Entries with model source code
'''

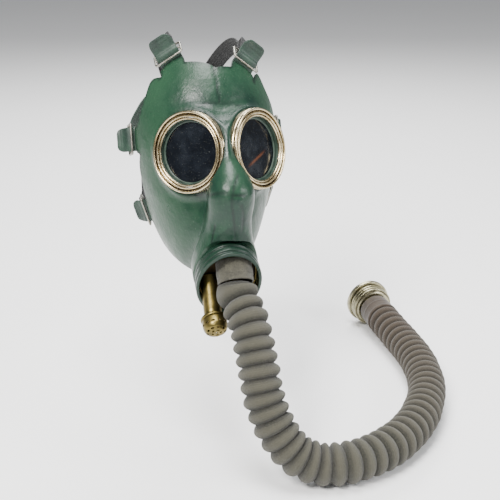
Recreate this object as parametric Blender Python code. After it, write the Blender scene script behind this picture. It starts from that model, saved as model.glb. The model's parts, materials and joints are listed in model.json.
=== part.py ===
"""Full face respirator: rubber facepiece, two round eyepieces, valve box, breathing hose, head harness.

Metres, +Z up. The wearer looks along -Y and the origin is the middle of the head at eye level. The mask
is modelled upright in its own frame and then leans back by MASK_TILT; the hose is modelled in the world
frame, because it hangs from the mask and lies on the surface in front of the wearer.
"""

import math

import bmesh
import bpy
import numpy as np
from mathutils import Matrix, Quaternion, Vector

MM = 0.001
GAP = 0.3 * MM

# Whole mask
MASK_TILT = math.radians(-18)

# Facepiece: the outer rubber surface is a smooth blend of a few simple forms
HEAD_CENTRE = Vector((-5.5, -1, 18)) * MM
HEAD_RADII = Vector((72, 90, 108)) * MM
JAW_CENTRE = Vector((-8, -22, -53)) * MM
JAW_RADII = Vector((50, 66, 66)) * MM
JAW_BLEND = 20 * MM
BRIDGE = Vector((0, -98, 12)) * MM
BRIDGE_RADIUS = 9 * MM
NOSE = Vector((0, -112, -40)) * MM
NOSE_RADIUS = 15 * MM
NOSE_BLEND = 16 * MM
MUZZLE_END_RADIUS = 27 * MM
MUZZLE_BLEND = 22 * MM
COLLAR_BLEND = 9 * MM
RUBBER = 2.0 * MM
FACE_HUB = Vector((-4, -48, -50)) * MM
NET_STEPS = 200

# The columns of the net crowd towards the top of the collar and the bottom of the free edge, so that they
# run straight from one to the other
COLLAR_WARP = 0.45
EDGE_WARP = 0.35
ROWS_FACE = 14
COLUMNS = 64

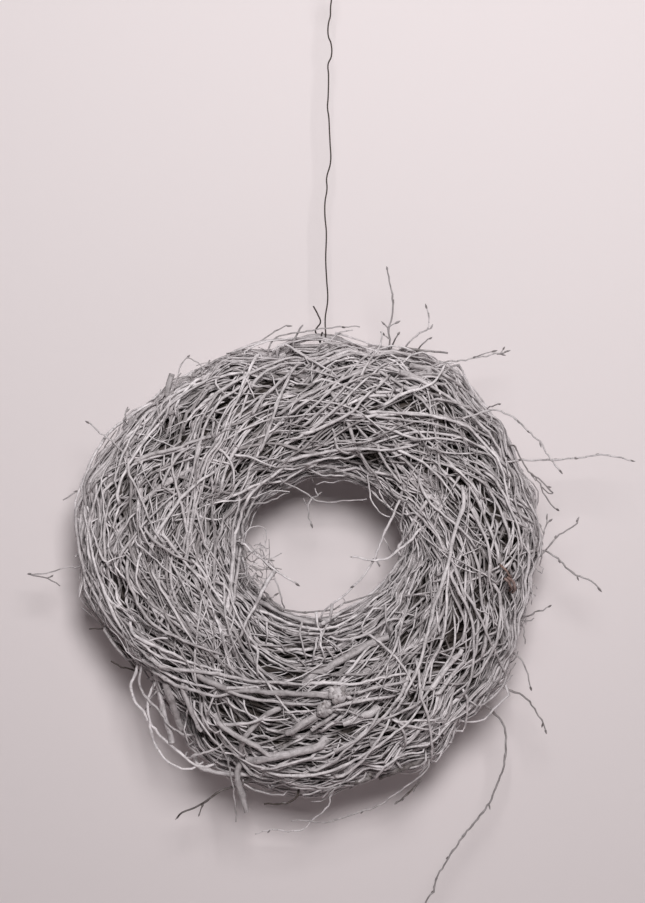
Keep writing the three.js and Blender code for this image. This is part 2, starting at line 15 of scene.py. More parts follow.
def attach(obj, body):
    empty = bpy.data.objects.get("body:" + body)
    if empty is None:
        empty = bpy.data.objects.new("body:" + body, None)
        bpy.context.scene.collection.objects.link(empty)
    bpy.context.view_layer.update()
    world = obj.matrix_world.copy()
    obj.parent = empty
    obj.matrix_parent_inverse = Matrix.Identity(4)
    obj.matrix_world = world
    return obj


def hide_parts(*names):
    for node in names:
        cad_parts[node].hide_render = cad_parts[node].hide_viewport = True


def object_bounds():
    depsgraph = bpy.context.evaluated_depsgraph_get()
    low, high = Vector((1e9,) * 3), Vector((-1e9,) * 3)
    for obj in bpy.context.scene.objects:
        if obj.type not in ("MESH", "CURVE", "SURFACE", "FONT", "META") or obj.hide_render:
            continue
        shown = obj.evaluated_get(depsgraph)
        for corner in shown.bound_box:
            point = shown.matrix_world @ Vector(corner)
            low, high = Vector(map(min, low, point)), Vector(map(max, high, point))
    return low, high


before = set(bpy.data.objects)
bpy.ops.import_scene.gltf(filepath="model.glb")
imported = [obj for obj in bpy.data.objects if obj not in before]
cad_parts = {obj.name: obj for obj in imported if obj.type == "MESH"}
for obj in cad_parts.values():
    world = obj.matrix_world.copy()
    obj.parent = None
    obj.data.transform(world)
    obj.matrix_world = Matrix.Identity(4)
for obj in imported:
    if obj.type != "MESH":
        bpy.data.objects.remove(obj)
CAD_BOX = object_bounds()

MM = 0.001
TURN = 2 * math.pi
SEED = 1227
# The shortest length that a direction is divided by, and what keeps two directions from being parallel
SHORTEST = 1e-12
NUDGE = 1e-6

# The camera stands in front of the photo's middle. At the ring's mid-plane one pixel is one millimetre.
PHOTO_SIZE = (645, 903)
PIXEL = 1 * MM
PIXEL_OF_ORIGIN = (331, -14)
CAMERA_DISTANCE = 2.0
CAMERA_X = (PHOTO_SIZE[0] / 2 - PIXEL_OF_ORIGIN[0]) * PIXEL
CAMERA_Z = (PIXEL_OF_ORIGIN[1] - PHOTO_SIZE[1] / 2) * PIXEL
SENSOR = 36

# The ring: its middle, the radius of its outline and of its hole, and its depth to each side
RING_X = -15 * MM
RING_Z = -568 * MM
OUTLINE = {"radius": 231 * MM, "across": -9 * MM, "up": -9.5 * MM, "corners": 3 * MM}
HOLE = {"radius": 75 * MM, "across": 5.5 * MM, "up": 9 * MM, "widening": 5.75 * MM}
# The outline is flatter at some angles and fuller at one: each has its degrees, how much it takes off, and
# its spread.
FLATS = [(218, 42 * MM, 24), (142, 6 * MM, 9), (116, 8 * MM, 16), (97, 8 * MM, 10), (84, 13 * MM, 18),
         (53, -10 * MM, 7), (348, 9 * MM, 9), (314, 12 * MM, 8), (282, 8 * MM, 14)]
# The hole is wider at one angle and narrower at another, in the same way.
HOLE_BULGES = [(256, 9 * MM, 32), (330, -5 * MM, 20)]
FRONT_DEPTH = 66 * MM
BACK_DEPTH = 54 * MM
BUNDLES = 12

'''

EXERCISE DETAILS: Each line from the one bearing "Keep writing the" through the one bearing "if obj.type not" is to be duplicated without change; all remaining lines are to be left out.

THE REPLY:
Keep writing the three.js and Blender code for this image. This is part 2, starting at line 15 of scene.py. More parts follow.
def attach(obj, body):
    empty = bpy.data.objects.get("body:" + body)
    if empty is None:
        empty = bpy.data.objects.new("body:" + body, None)
        bpy.context.scene.collection.objects.link(empty)
    bpy.context.view_layer.update()
    world = obj.matrix_world.copy()
    obj.parent = empty
    obj.matrix_parent_inverse = Matrix.Identity(4)
    obj.matrix_world = world
    return obj


def hide_parts(*names):
    for node in names:
        cad_parts[node].hide_render = cad_parts[node].hide_viewport = True


def object_bounds():
    depsgraph = bpy.context.evaluated_depsgraph_get()
    low, high = Vector((1e9,) * 3), Vector((-1e9,) * 3)
    for obj in bpy.context.scene.objects:
        if obj.type not in ("MESH", "CURVE", "SURFACE", "FONT", "META") or obj.hide_render:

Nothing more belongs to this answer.